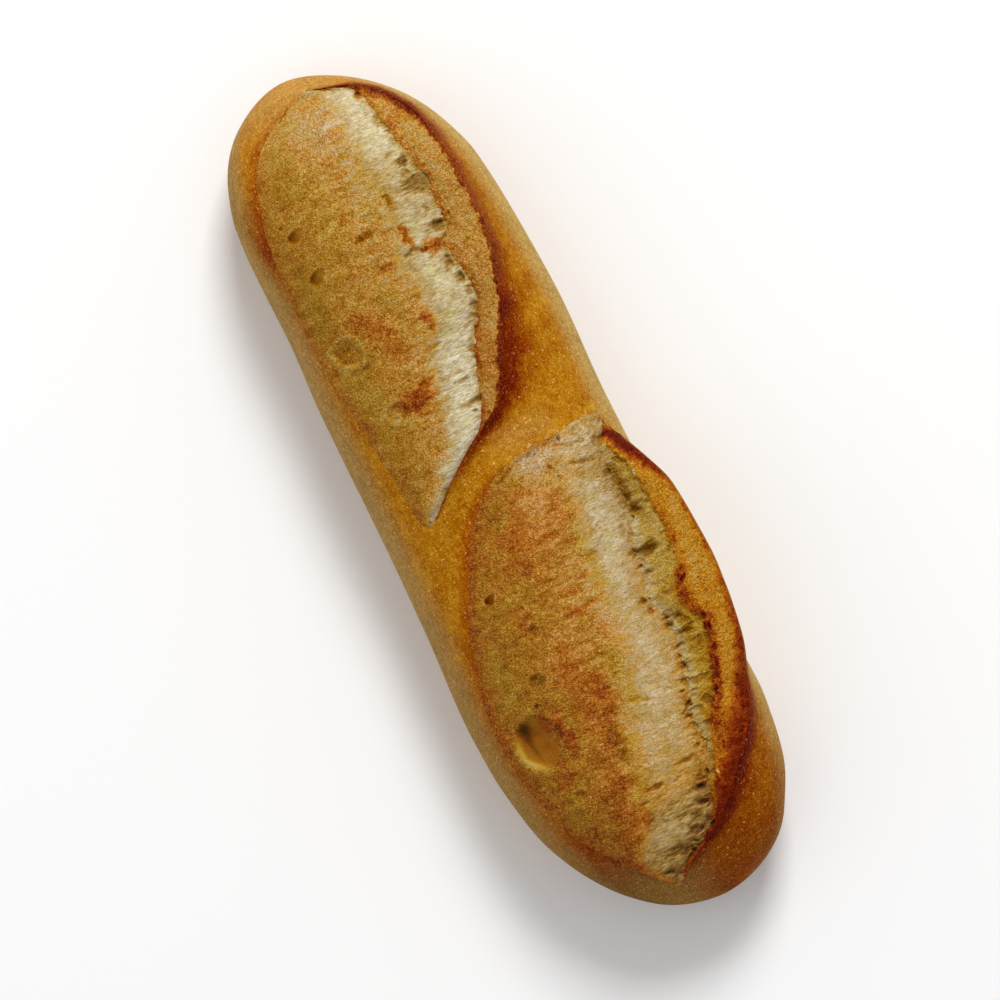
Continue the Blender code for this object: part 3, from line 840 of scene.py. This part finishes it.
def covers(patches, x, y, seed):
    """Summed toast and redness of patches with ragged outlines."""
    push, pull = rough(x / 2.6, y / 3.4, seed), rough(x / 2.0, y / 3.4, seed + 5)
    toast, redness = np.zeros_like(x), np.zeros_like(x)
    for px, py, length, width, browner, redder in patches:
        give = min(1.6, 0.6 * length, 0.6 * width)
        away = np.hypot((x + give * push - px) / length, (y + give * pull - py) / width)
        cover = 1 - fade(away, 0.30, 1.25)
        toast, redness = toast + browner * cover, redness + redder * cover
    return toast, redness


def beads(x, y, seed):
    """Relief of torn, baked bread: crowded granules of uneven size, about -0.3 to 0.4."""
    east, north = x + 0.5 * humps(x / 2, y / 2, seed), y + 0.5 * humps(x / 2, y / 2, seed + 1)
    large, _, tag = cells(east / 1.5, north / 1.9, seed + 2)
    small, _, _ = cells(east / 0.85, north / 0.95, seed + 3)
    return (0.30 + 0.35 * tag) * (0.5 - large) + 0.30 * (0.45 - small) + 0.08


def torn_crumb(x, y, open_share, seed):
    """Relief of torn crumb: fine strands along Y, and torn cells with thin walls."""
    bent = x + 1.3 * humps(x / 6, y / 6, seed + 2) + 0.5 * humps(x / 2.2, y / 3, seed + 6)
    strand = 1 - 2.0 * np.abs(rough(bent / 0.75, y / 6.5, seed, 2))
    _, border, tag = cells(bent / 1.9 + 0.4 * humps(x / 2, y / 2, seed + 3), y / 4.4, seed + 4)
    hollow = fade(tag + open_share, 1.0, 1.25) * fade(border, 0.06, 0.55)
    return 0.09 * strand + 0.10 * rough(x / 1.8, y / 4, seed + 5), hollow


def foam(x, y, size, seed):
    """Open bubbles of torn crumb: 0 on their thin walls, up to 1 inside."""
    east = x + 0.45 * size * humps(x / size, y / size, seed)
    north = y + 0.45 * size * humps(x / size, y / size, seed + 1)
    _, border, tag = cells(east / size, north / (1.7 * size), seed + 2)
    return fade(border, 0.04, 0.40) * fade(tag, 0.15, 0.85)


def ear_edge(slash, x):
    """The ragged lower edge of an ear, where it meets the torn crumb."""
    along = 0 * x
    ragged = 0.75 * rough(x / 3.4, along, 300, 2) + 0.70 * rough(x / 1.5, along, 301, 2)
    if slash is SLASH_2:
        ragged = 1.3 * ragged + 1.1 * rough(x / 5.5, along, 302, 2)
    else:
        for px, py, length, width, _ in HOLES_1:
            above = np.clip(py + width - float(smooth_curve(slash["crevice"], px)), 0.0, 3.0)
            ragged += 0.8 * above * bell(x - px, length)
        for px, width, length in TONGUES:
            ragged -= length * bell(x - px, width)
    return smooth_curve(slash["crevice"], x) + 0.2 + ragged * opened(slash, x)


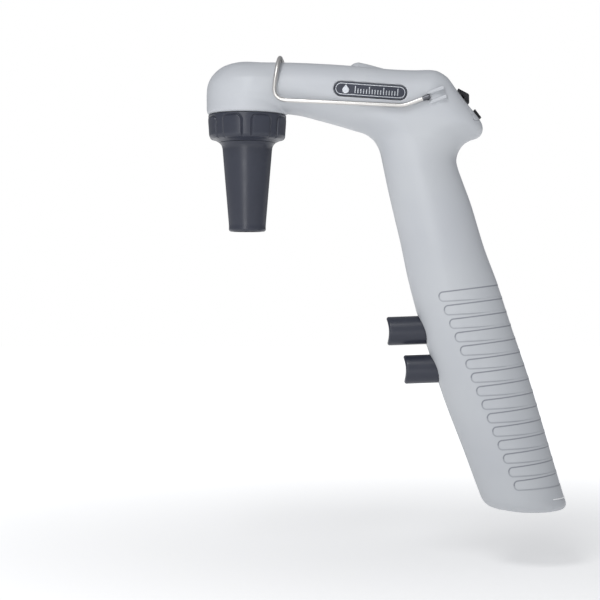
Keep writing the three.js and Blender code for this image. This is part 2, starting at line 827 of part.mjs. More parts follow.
┄┄┄┄┄┄┄┄┄┄
* _Given problem_: Return all of the above records exactly, leaving no line out.

* _Task result_:
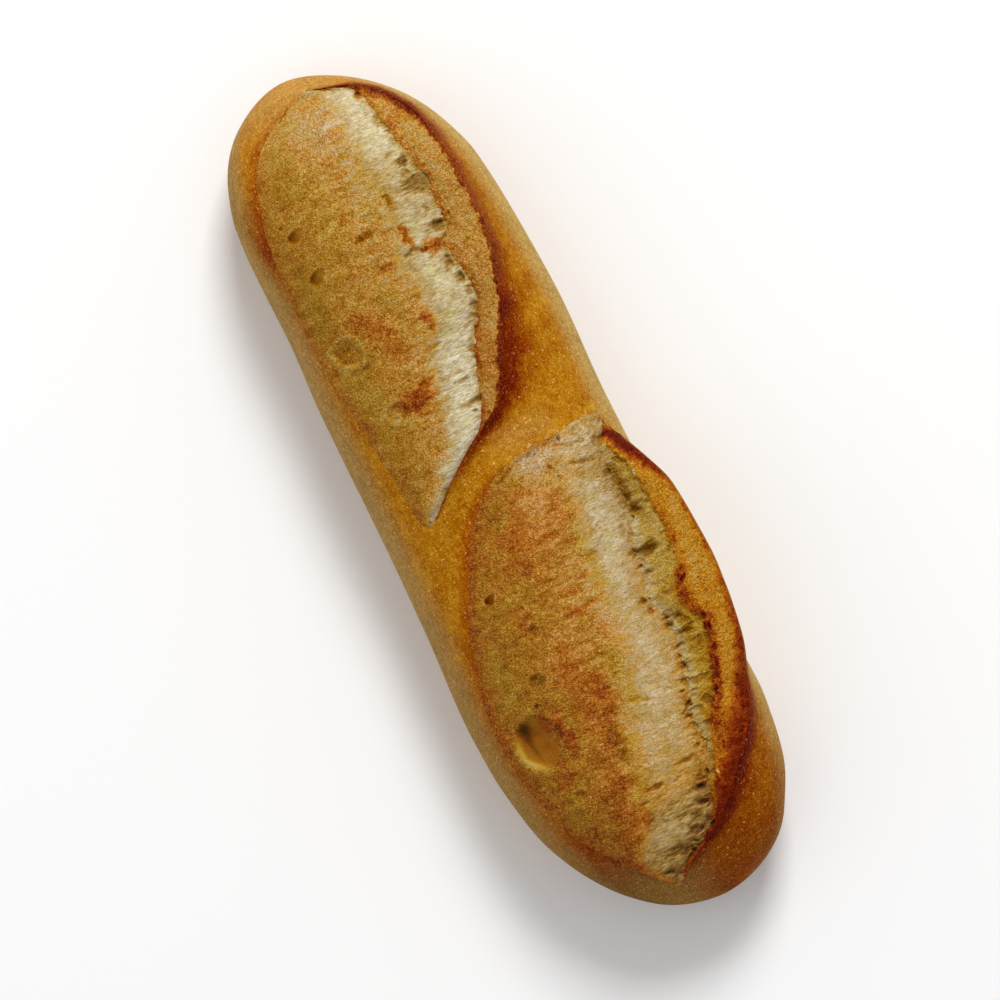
Continue the Blender code for this object: part 3, from line 840 of scene.py. This part finishes it.
def covers(patches, x, y, seed):
    """Summed toast and redness of patches with ragged outlines."""
    push, pull = rough(x / 2.6, y / 3.4, seed), rough(x / 2.0, y / 3.4, seed + 5)
    toast, redness = np.zeros_like(x), np.zeros_like(x)
    for px, py, length, width, browner, redder in patches:
        give = min(1.6, 0.6 * length, 0.6 * width)
        away = np.hypot((x + give * push - px) / length, (y + give * pull - py) / width)
        cover = 1 - fade(away, 0.30, 1.25)
        toast, redness = toast + browner * cover, redness + redder * cover
    return toast, redness


def beads(x, y, seed):
    """Relief of torn, baked bread: crowded granules of uneven size, about -0.3 to 0.4."""
    east, north = x + 0.5 * humps(x / 2, y / 2, seed), y + 0.5 * humps(x / 2, y / 2, seed + 1)
    large, _, tag = cells(east / 1.5, north / 1.9, seed + 2)
    small, _, _ = cells(east / 0.85, north / 0.95, seed + 3)
    return (0.30 + 0.35 * tag) * (0.5 - large) + 0.30 * (0.45 - small) + 0.08


def torn_crumb(x, y, open_share, seed):
    """Relief of torn crumb: fine strands along Y, and torn cells with thin walls."""
    bent = x + 1.3 * humps(x / 6, y / 6, seed + 2) + 0.5 * humps(x / 2.2, y / 3, seed + 6)
    strand = 1 - 2.0 * np.abs(rough(bent / 0.75, y / 6.5, seed, 2))
    _, border, tag = cells(bent / 1.9 + 0.4 * humps(x / 2, y / 2, seed + 3), y / 4.4, seed + 4)
    hollow = fade(tag + open_share, 1.0, 1.25) * fade(border, 0.06, 0.55)
    return 0.09 * strand + 0.10 * rough(x / 1.8, y / 4, seed + 5), hollow


def foam(x, y, size, seed):
    """Open bubbles of torn crumb: 0 on their thin walls, up to 1 inside."""
    east = x + 0.45 * size * humps(x / size, y / size, seed)
    north = y + 0.45 * size * humps(x / size, y / size, seed + 1)
    _, border, tag = cells(east / size, north / (1.7 * size), seed + 2)
    return fade(border, 0.04, 0.40) * fade(tag, 0.15, 0.85)


def ear_edge(slash, x):
    """The ragged lower edge of an ear, where it meets the torn crumb."""
    along = 0 * x
    ragged = 0.75 * rough(x / 3.4, along, 300, 2) + 0.70 * rough(x / 1.5, along, 301, 2)
    if slash is SLASH_2:
        ragged = 1.3 * ragged + 1.1 * rough(x / 5.5, along, 302, 2)
    else:
        for px, py, length, width, _ in HOLES_1:
            above = np.clip(py + width - float(smooth_curve(slash["crevice"], px)), 0.0, 3.0)
            ragged += 0.8 * above * bell(x - px, length)
        for px, width, length in TONGUES:
            ragged -= length * bell(x - px, width)
    return smooth_curve(slash["crevice"], x) + 0.2 + ragged * opened(slash, x)


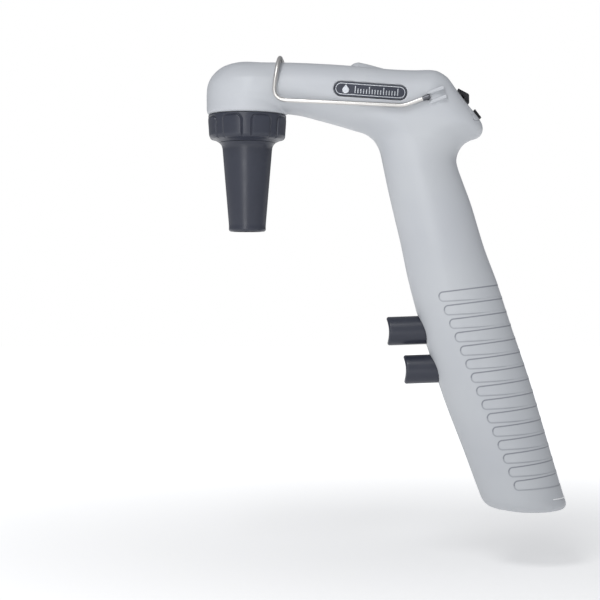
Keep writing the three.js and Blender code for this image. This is part 2, starting at line 827 of part.mjs. More parts follow.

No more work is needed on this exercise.